### Problem statement:
Reproduce the material exactly, omitting nothing.

### Source data:
☆ ☆ ☆ ☆ ☆

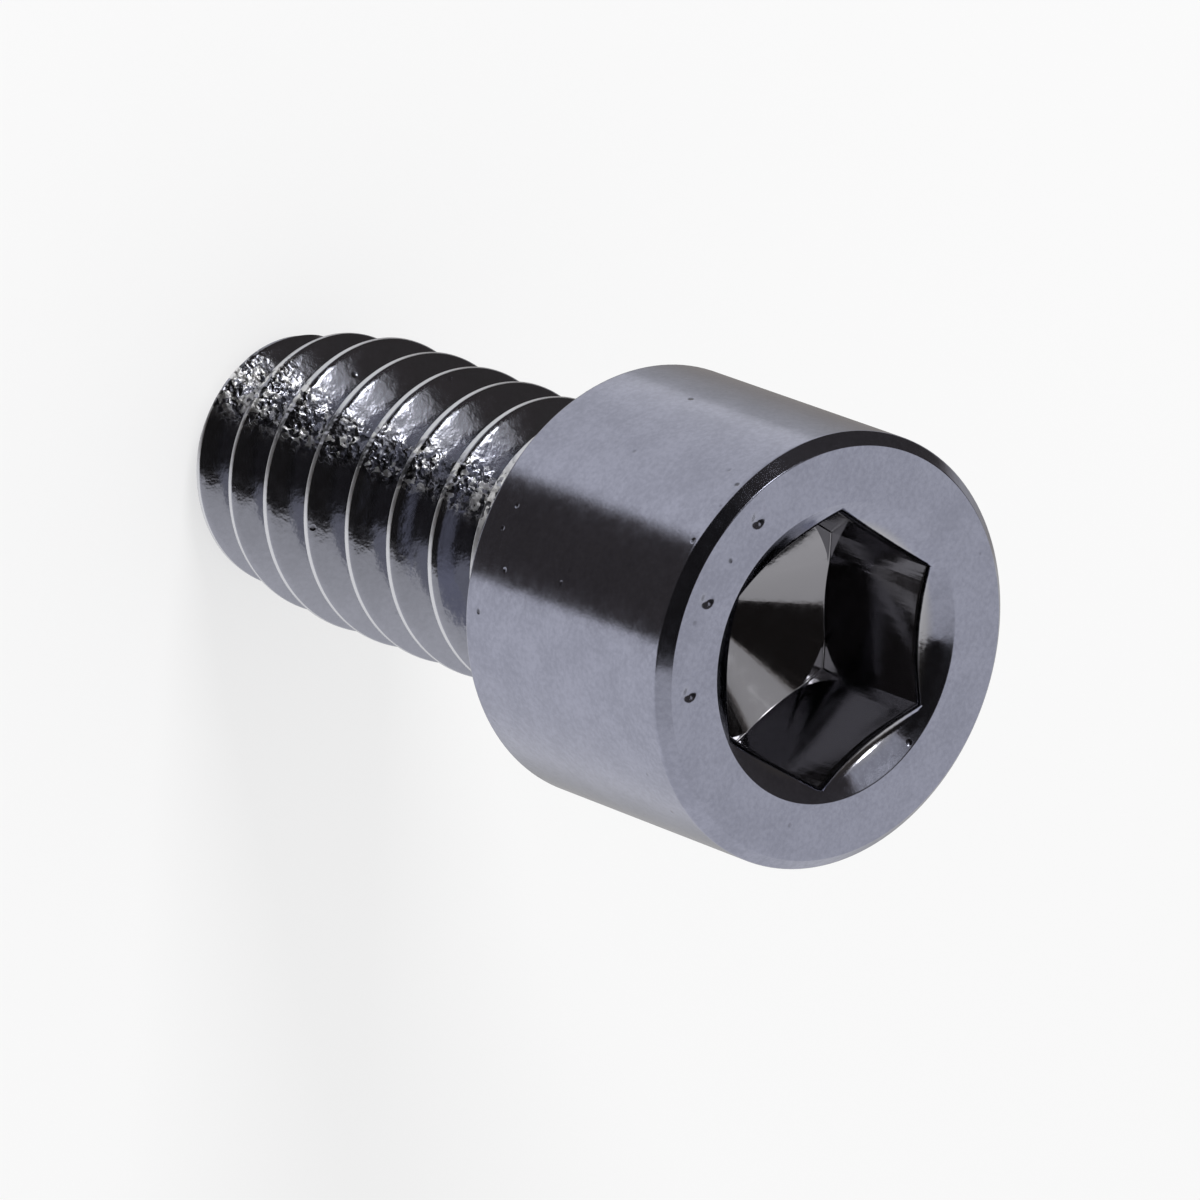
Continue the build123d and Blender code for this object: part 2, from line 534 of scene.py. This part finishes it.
def steel_relief(place, zones, damage, marks, grain, wear):
    """How far each spot stands out of the smooth surface, in millimetres."""
    skin = waves(place, grain.skin_size, grain.skin_depth)
    swell = waves(place, grain.swell_size, grain.swell_depth)
    rolled = waves(place, grain.rolled_size, grain.rolled_depth, roughness=0.6) * zones.on_thread
    stretching = {0: place, 1: SCRATCH_STRETCH}
    drawn_out = place.node("ShaderNodeVectorMath", {"operation": "MULTIPLY"}, stretching)
    scratches = waves(drawn_out, grain.scratch_size, grain.scratch_depth) * zones.on_flats
    patches = mottle(place, wear.dent_patch).rise(*DENT_PATCH_FADE)
    dents = (damage.flecks * wear.fleck_depth + damage.chips * wear.chip_depth) * zones.scuffed
    dents = dents * (SHALLOW_DENTS + patches * (1 - SHALLOW_DENTS))
    sunk = damage.pits * wear.pit_depth + marks * wear.mark_depth
    return (skin + swell + rolled + scratches + dents - sunk) * PER_MM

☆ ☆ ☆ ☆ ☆

### Written response:
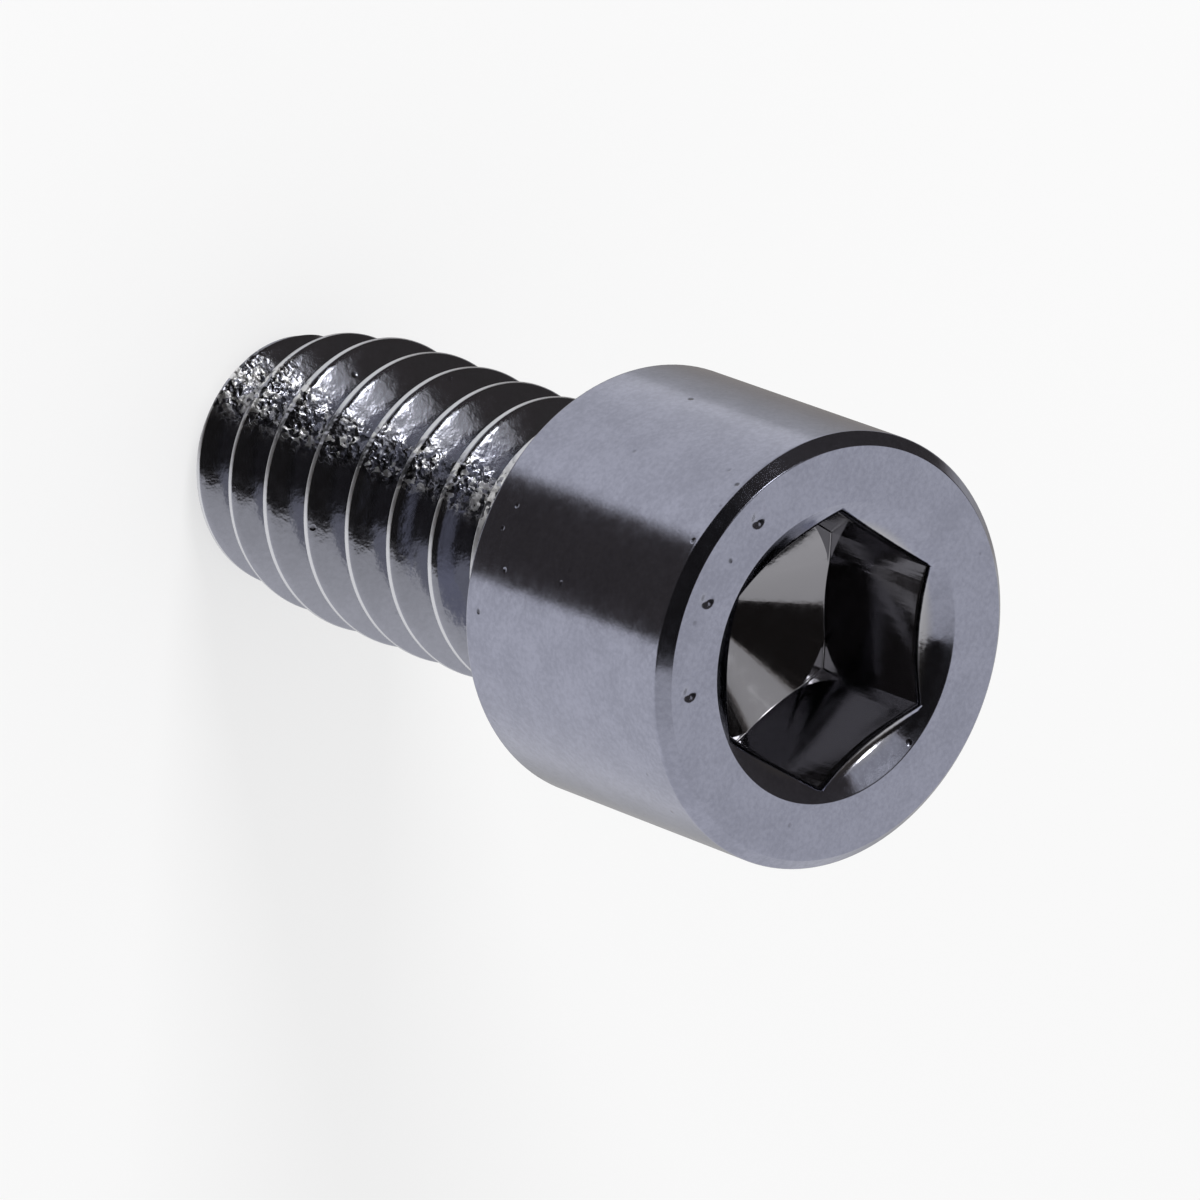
Continue the build123d and Blender code for this object: part 2, from line 534 of scene.py. This part finishes it.
def steel_relief(place, zones, damage, marks, grain, wear):
    """How far each spot stands out of the smooth surface, in millimetres."""
    skin = waves(place, grain.skin_size, grain.skin_depth)
    swell = waves(place, grain.swell_size, grain.swell_depth)
    rolled = waves(place, grain.rolled_size, grain.rolled_depth, roughness=0.6) * zones.on_thread
    stretching = {0: place, 1: SCRATCH_STRETCH}
    drawn_out = place.node("ShaderNodeVectorMath", {"operation": "MULTIPLY"}, stretching)
    scratches = waves(drawn_out, grain.scratch_size, grain.scratch_depth) * zones.on_flats
    patches = mottle(place, wear.dent_patch).rise(*DENT_PATCH_FADE)
    dents = (damage.flecks * wear.fleck_depth + damage.chips * wear.chip_depth) * zones.scuffed
    dents = dents * (SHALLOW_DENTS + patches * (1 - SHALLOW_DENTS))
    sunk = damage.pits * wear.pit_depth + marks * wear.mark_depth
    return (skin + swell + rolled + scratches + dents - sunk) * PER_MM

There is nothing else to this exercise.